■ WHAT THE EXERCISE ASKS
Your task is to return, exactly, the run of lines starting at the line holding "gauge_at(s) gauge_socket();" and ending at the line holding "if empty is", both ends included and no other lines.

■ SOURCE DATA
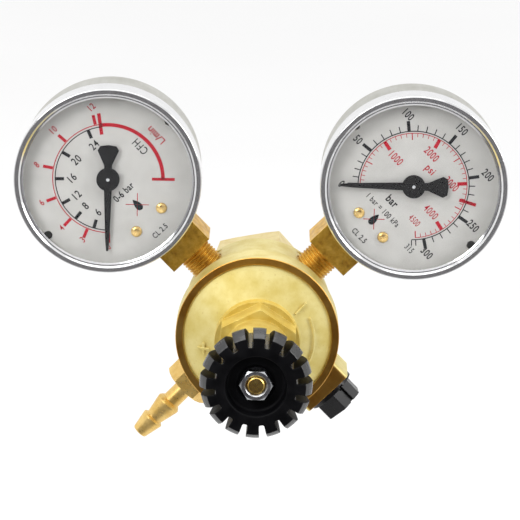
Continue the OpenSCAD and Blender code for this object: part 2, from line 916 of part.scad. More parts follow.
// Socket: screwed stem, square for the wrench and the head inside the case.
module gauge_socket() {
    half = stem_w / 2;
    head_back = case_wall - case_back + 0.05;
    color(BRASS)
        difference() {
            union() {
                translate([-half, -stem_out, -half])
                    cube([stem_w, stem_out - 23, stem_w]);
                intersection() {
                    translate([-half, -24, head_back])
                        cube([stem_w, 11, 5 - head_back]);
                    rotate_extrude()
                        cup_section(case_r - case_wall - 0.05, head_back, 6, 6.7);
                }
                for (x = [-4.75, 4.75])
                    translate([x, -15.9, 0])
                        cylinder(r = 1.8, h = dial_z - dial_t - 0.02);
                rotate([90, 0, 0])
                    thread_bar(gauge_thread_r - 0.5, gauge_thread_r, stem_out, stem_end, 0.907);
            }
            rotate([90, 0, 0])
                translate([0, 0, 18])
                    cylinder(r = 1.5, h = 30);
            for (x = [-4.75, 4.75])
                translate([x, -15.9, dial_z - 4])
                    cylinder(r = 0.9, h = 5);
            rotate([0, 0, 246])
                rotate_extrude(angle = 10)
                    translate([0.02, 0])
                        tube_section(-0.05);
            for (x = [-4, 4])
                translate([x, -case_screw_at, head_back - 1])
                    cylinder(r = 1, h = 7.5);
        }
}

// Copper washer at the bottom of the gauge's port.
module gauge_stem_washer() {
    color([0.72, 0.43, 0.27])
        rotate([90, 0, 0])
            ring(2, 4.5, stem_end + 0.05, stem_end + 0.95);
}

// Screws that hold the case to the socket's head.
module gauge_case_screws() {
    color(STEEL)
        for (x = [-4, 4])
            translate([x, -case_screw_at, -case_back])
                difference() {
                    union() {
                        translate([0, 0, -1.2])
                            cylinder(r1 = 1.7, r2 = 2.1, h = 1.15);
                        translate([0, 0, -0.1])
                            cylinder(r = 0.95, h = 7);
                    }
                    translate([-3, -0.3, -1.5])
                        cube([6, 0.6, 0.8]);
                }
}

body();
bonnet();
slip_ring();
diaphragm();
diaphragm_plate();
range_spring();
spring_button();
adjusting_screw();
adjusting_knob();
knob_washer();
knob_nut();
valve_seat();
push_pin();
poppet();
poppet_pad();
poppet_spring();
inlet_nipple();
inlet_filter();
inlet_seal();
inlet_nut();
hose_barb();
hose_barb_seal();
relief_cap();
relief_spring();
relief_poppet();
relief_seal();
for (s = SIDES) {
    gauge_at(s) gauge_case();
    gauge_at(s) gauge_bezel();
    gauge_at(s) gauge_window();
    gauge_at(s) gauge_dial();
    gauge_at(s) gauge_dial_screws();
    gauge_at(s) gauge_pointer();
    gauge_at(s) gauge_pinion();
    gauge_at(s) gauge_sector_gear();
    gauge_at(s) gauge_link();
    gauge_at(s) gauge_movement_plates();
    gauge_at(s) gauge_hairspring();
    gauge_at(s) gauge_bourdon_tube();
    gauge_at(s) gauge_socket();
    gauge_at(s) gauge_stem_washer();
    gauge_at(s) gauge_case_screws();
}
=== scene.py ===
"""Looks of the gas regulator: finishes, dial printing, cast marks, studio and camera."""
import json
import math

import bmesh
import bpy
from mathutils import Matrix, Vector


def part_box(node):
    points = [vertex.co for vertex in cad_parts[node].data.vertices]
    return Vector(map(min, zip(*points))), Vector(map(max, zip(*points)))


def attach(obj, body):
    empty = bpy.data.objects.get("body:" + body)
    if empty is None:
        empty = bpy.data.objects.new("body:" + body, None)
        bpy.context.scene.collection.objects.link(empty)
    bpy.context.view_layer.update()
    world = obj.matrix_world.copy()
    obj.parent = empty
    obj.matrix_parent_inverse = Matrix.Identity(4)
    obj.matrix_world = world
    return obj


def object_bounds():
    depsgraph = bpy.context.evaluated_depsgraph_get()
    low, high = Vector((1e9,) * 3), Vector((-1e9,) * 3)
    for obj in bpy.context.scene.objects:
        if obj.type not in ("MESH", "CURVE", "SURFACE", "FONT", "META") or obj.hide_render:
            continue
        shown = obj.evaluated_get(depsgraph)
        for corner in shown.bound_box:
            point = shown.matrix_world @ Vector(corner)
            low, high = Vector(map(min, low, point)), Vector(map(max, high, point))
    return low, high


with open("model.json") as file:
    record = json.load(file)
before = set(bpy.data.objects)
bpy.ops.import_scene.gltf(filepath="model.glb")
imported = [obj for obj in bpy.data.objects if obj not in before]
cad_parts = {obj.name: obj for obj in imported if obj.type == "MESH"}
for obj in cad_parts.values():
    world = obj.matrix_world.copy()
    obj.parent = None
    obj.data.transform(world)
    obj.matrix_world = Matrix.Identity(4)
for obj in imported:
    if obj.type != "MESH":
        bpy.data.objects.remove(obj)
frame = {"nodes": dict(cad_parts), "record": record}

cad_low, cad_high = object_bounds()

MM = 0.001
NODES = frame["nodes"]


def middle(node):
    """Centre of a CAD node's box."""
    low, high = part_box(node)
    return (low + high) / 2


RIM_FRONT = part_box("body")[0].y
FLOOR_DROP = 0.2

# ---------------------------------------------------------------- camera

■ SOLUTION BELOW
    gauge_at(s) gauge_socket();
    gauge_at(s) gauge_stem_washer();
    gauge_at(s) gauge_case_screws();
}
=== scene.py ===
"""Looks of the gas regulator: finishes, dial printing, cast marks, studio and camera."""
import json
import math

import bmesh
import bpy
from mathutils import Matrix, Vector


def part_box(node):
    points = [vertex.co for vertex in cad_parts[node].data.vertices]
    return Vector(map(min, zip(*points))), Vector(map(max, zip(*points)))


def attach(obj, body):
    empty = bpy.data.objects.get("body:" + body)
    if empty is None:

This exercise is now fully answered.